Policymakers throw the kitchen sink

The UK government has now put in place an unprecedented package of direct tax and spending measures that we estimate is worth £119bn (5.3% of GDP). Chancellor Rishi Sunak’s announcement yesterday was the latest instalment – his fourth in just over two weeks (see here) – in which he pledged another £9bn (0.4% of GDP) of support for self-employed workers. (See here.)

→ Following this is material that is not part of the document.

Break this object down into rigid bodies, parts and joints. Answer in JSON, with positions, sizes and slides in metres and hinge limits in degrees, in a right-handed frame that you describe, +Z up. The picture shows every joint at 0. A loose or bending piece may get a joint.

Admittedly, the Bank of England took a break this week and left policy unchanged. (See here.) But it has already gone a long way very quickly, having cut interest rates to 0.10%, pledged to buy £200bn of assets and established new facilities to provide cheap funding to banks and loans directly to businesses. (See here.) The current fiscal stimulus is at two-and-a-half times the size of that seen in the financial crisis. And while the Bank’s asset purchases, worth 9% of GDP, are lower than the 12.8% seen after the financial crisis, this time they will happen quicker. (See Chart 1.)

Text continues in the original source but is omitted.